Even the good that we ought and do not perform is also sin. In spite of all of
this, the Savior loves and forgives. Isaiah of old would teach; "We all,
like sheep, have gone astray, each of us has turned to his own way; and the
LORD has laid on him the iniquity of us all." (Isaiah 53:6).
Graciously our loving Lord does not keep a record of
our sins. The fact is that the Lord God Almighty sees sin as sin. In His eye,
all sins are the same. Only in man’s thinking are there different degrees of
sin. Big sins, small sins, worse sins, and not so bad sins are terms we prefer and
favor to describe sin.
The LORD’s term for missing the mark is simply sin. Christ’s
forgiveness for your sins is simply complete.
"But if
we walk in the light, as he is in the light, we have fellowship with one
another, and the blood of Jesus, his Son, purifies us from all sin." (1 John 1:7). Only by the blood of Jesus is
there forgiveness. This holy blood of Jesus forgives all sin: not a few, some,
or many but ALL sin. This is how the LORD shows us his great love.

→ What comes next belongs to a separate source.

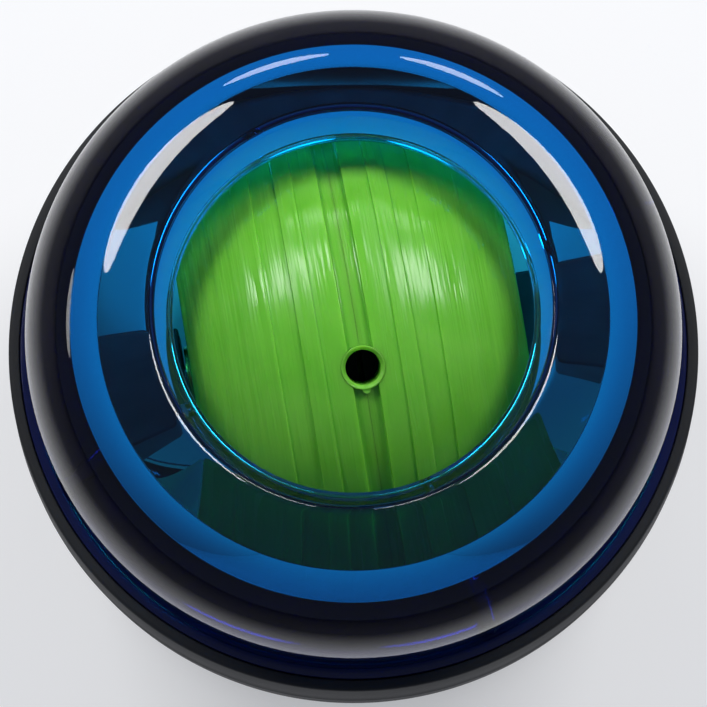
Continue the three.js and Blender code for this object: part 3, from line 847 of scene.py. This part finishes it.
def case_screws():
    """Self-tapping screws with a cross recess, standing in the case's four wells."""
    shank = SCREW_TIP - SCREW_POINT_LENGTH - SCREW_SEAT
    sizes = {
        "Count": ("NodeSocketInt", SCREW_COUNT),
        "First Angle": ("NodeSocketFloat", math.radians(FIRST_SCREW_DEG)),
        "Circle Radius": ("NodeSocketFloat", SCREW_CIRCLE_RADIUS * MM),
        "Seat Height": ("NodeSocketFloat", (STAND_HEIGHT + SCREW_SEAT - SEAT_GAP) * MM),
        "Core Radius": ("NodeSocketFloat", SCREW_CORE_RADIUS * MM),
        "Thread Radius": ("NodeSocketFloat", SCREW_THREAD_RADIUS * MM),
        "Pitch": ("NodeSocketFloat", SCREW_PITCH * MM),
        "Shank Length": ("NodeSocketFloat", shank * MM),
        "Point Length": ("NodeSocketFloat", SCREW_POINT_LENGTH * MM),
        "Head Radius": ("NodeSocketFloat", SCREW_HEAD_RADIUS * MM),
        "Head Height": ("NodeSocketFloat", SCREW_HEAD_HEIGHT * MM),
        "Cross Width": ("NodeSocketFloat", CROSS_WIDTH * MM),
        "Cross Length": ("NodeSocketFloat", CROSS_LENGTH * MM),
        "Cross Depth": ("NodeSocketFloat", CROSS_DEPTH * MM),
    }
    tree = bpy.data.node_groups.new("case_screw_set", "GeometryNodeTree")
    identifiers = {}
    for name, (kind, _) in sizes.items():
        identifiers[name] = tree.interface.new_socket(name, in_out="INPUT", socket_type=kind).identifier
    tree.interface.new_socket("Geometry", in_out="OUTPUT", socket_type="NodeSocketGeometry")
    given = add_node(tree, "NodeGroupInput").outputs

    half_shank = add_node(tree, "ShaderNodeMath", {"operation": "MULTIPLY"}, {
        0: given["Shank Length"],
        1: 0.5,
    })
    under_seat = add_node(tree, "ShaderNodeMath", {"operation": "MULTIPLY"}, {
        0: given["Head Height"],
        1: -1.0,
    })
    to_core = add_node(tree, "ShaderNodeCombineXYZ", None, {"Z": half_shank.outputs["Value"]})
    to_point = add_node(tree, "ShaderNodeCombineXYZ", None, {"Z": given["Shank Length"]})
    to_head = add_node(tree, "ShaderNodeCombineXYZ", None, {"Z": under_seat.outputs["Value"]})
    to_seat = add_node(tree, "ShaderNodeCombineXYZ", None, {"Z": given["Seat Height"]})
    core = add_node(tree, "GeometryNodeMeshCylinder", None, {
        "Vertices": SCREW_FACETS,
        "Radius": given["Core Radius"],
        "Depth": given["Shank Length"],
    })
    core_up = add_node(tree, "GeometryNodeTransform", None, {
        "Geometry": core.outputs["Mesh"],
        "Translation": to_core.outputs["Vector"],
    })
    point = add_node(tree, "GeometryNodeMeshCone", None, {
        "Vertices": SCREW_FACETS,
        "Radius Top": 0.0,
        "Radius Bottom": given["Core Radius"],
        "Depth": given["Point Length"],
    })
    point_up = add_node(tree, "GeometryNodeTransform", None, {
        "Geometry": point.outputs["Mesh"],
        "Translation": to_point.outputs["Vector"],
    })
    turns = add_node(tree, "ShaderNodeMath", {"operation": "DIVIDE"}, {
        0: given["Shank Length"],
        1: given["Pitch"],
    })
    crest = add_node(tree, "GeometryNodeCurveSpiral", None, {
        "Resolution": THREAD_STEPS,
        "Rotations": turns.outputs[0],
        "Start Radius": given["Core Radius"],
        "End Radius": given["Core Radius"],
        "Height": given["Shank Length"],
    })
    ridge_size = add_node(tree, "ShaderNodeMath", {"operation": "SUBTRACT"}, {
        0: given["Thread Radius"],
        1: given["Core Radius"],
    })
    ridge = add_node(tree, "GeometryNodeCurvePrimitiveCircle", None, {
        "Resolution": 4,
        "Radius": ridge_size.outputs[0],
    })
    thread = add_node(tree, "GeometryNodeCurveToMesh", None, {
        "Curve": crest.outputs["Curve"],
        "Profile Curve": ridge.outputs["Curve"],
        "Fill Caps": True,
    })
    head = add_node(tree, "GeometryNodeMeshCone", None, {
        "Vertices": SCREW_HEAD_FACETS,
        "Side Segments": 3,
        "Radius Top": given["Head Radius"],
        "Radius Bottom": given["Head Radius"],
        "Depth": given["Head Height"],
    })
    head_down = add_node(tree, "GeometryNodeTransform", None, {
        "Geometry": head.outputs["Mesh"],
        "Translation": to_head.outputs["Vector"],
    })
    bar_size = add_node(tree, "ShaderNodeCombineXYZ", None, {
        "X": given["Cross Length"],
        "Y": given["Cross Width"],
        "Z": given["Cross Depth"],
    })
    bar = add_node(tree, "GeometryNodeMeshCube", None, {"Size": bar_size.outputs["Vector"]})
    bar_across = add_node(tree, "GeometryNodeTransform", None, {
        "Geometry": bar.outputs["Mesh"],
        "Rotation": (0, 0, math.radians(90)),
    })
    cross = add_node(tree, "GeometryNodeMeshBoolean", {"operation": "UNION", "solver": "EXACT"})
    tree.links.new(bar.outputs["Mesh"], cross.inputs["Mesh 2"])
    tree.links.new(bar_across.outputs["Geometry"], cross.inputs["Mesh 2"])
    cross_down = add_node(tree, "GeometryNodeTransform", None, {
        "Geometry": cross.outputs["Mesh"],
        "Translation": to_head.outputs["Vector"],
    })
    head_cut = add_node(tree, "GeometryNodeMeshBoolean", {"operation": "DIFFERENCE", "solver": "EXACT"}, {
        "Mesh 1": head_down.outputs["Geometry"],
        "Mesh 2": cross_down.outputs["Geometry"],
    })
    screw = add_node(tree, "GeometryNodeJoinGeometry")
    shank_parts = (core_up.outputs["Geometry"], point_up.outputs["Geometry"], thread.outputs["Mesh"])
    for part in (*shank_parts, head_cut.outputs["Mesh"]):
        tree.links.new(part, screw.inputs["Geometry"])
    circle = add_node(tree, "GeometryNodeMeshCircle", None, {
        "Vertices": given["Count"],
        "Radius": given["Circle Radius"],
    })
    turn = add_node(tree, "ShaderNodeCombineXYZ", None, {"Z": given["First Angle"]})
    stations = add_node(tree, "GeometryNodeTransform", None, {
        "Geometry": circle.outputs["Mesh"],
        "Translation": to_seat.outputs["Vector"],
        "Rotation": turn.outputs["Vector"],
    })
    copies = add_node(tree, "GeometryNodeInstanceOnPoints", None, {
        "Points": stations.outputs["Geometry"],
        "Instance": screw.outputs["Geometry"],
    })
    real = add_node(tree, "GeometryNodeRealizeInstances", None, {"Geometry": copies.outputs["Instances"]})
    coated = add_node(tree, "GeometryNodeSetMaterial", None, {
        "Geometry": real.outputs["Geometry"],
        "Material": plated_screw_steel,
    })
    add_node(tree, "NodeGroupOutput", None, {"Geometry": coated.outputs["Geometry"]})

    carrier = bpy.data.objects.new("case_screw_carrier", bpy.data.meshes.new("case_screw_carrier"))
    bpy.context.scene.collection.objects.link(carrier)
    maker = carrier.modifiers.new("case_screw_set", "NODES")
    maker.node_group = tree
    for name, (_, value) in sizes.items():
        maker[identifiers[name]] = value
    evaluated = carrier.evaluated_get(bpy.context.evaluated_depsgraph_get())
    mesh = bpy.data.meshes.new_from_object(evaluated)
    carrier.modifiers.remove(maker)
    bpy.data.objects.remove(carrier)
    work = bmesh.new()
    work.from_mesh(mesh)
    bmesh.ops.remove_doubles(work, verts=work.verts, dist=MERGE_DISTANCE * MM)
    bpy.data.meshes.remove(mesh)
    screws = piece_from("case_screw_set", work)
    return dressed(screws, plated_screw_steel)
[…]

You are now the shining lights in today’s darkness. We
do not deserve the Father’s great love. We cannot earn His mercy. It is only by
the free grace of Christ that we are saved. We are sinners, always.
True. We are sinners, forgiven of all sins. This is The
LORD’s great love to us and for us. This is also His great love to and for all
humankind.
The difference for believers is that we know we are
sinners; sinners who have been freely forgiven purely out of the Father’s
divine love, mercy, and grace.
“…in Christ God was reconciling the world to himself,
not counting their trespasses against them, and entrusting to us the message of
reconciliation.” -2 Corinthians
5:19
You are helpless - Never hopeless. Remember the LORD’s
promise recorded by the Prophet Isaiah thousands of years ago – “I have swept away your sins like a cloud. I
have scattered your offenses like the morning mist. Oh, return to me, for I
have paid the price to set you free.” –Isaiah
44:22
In Christ,
you are free; free to love God and serve your neighbor.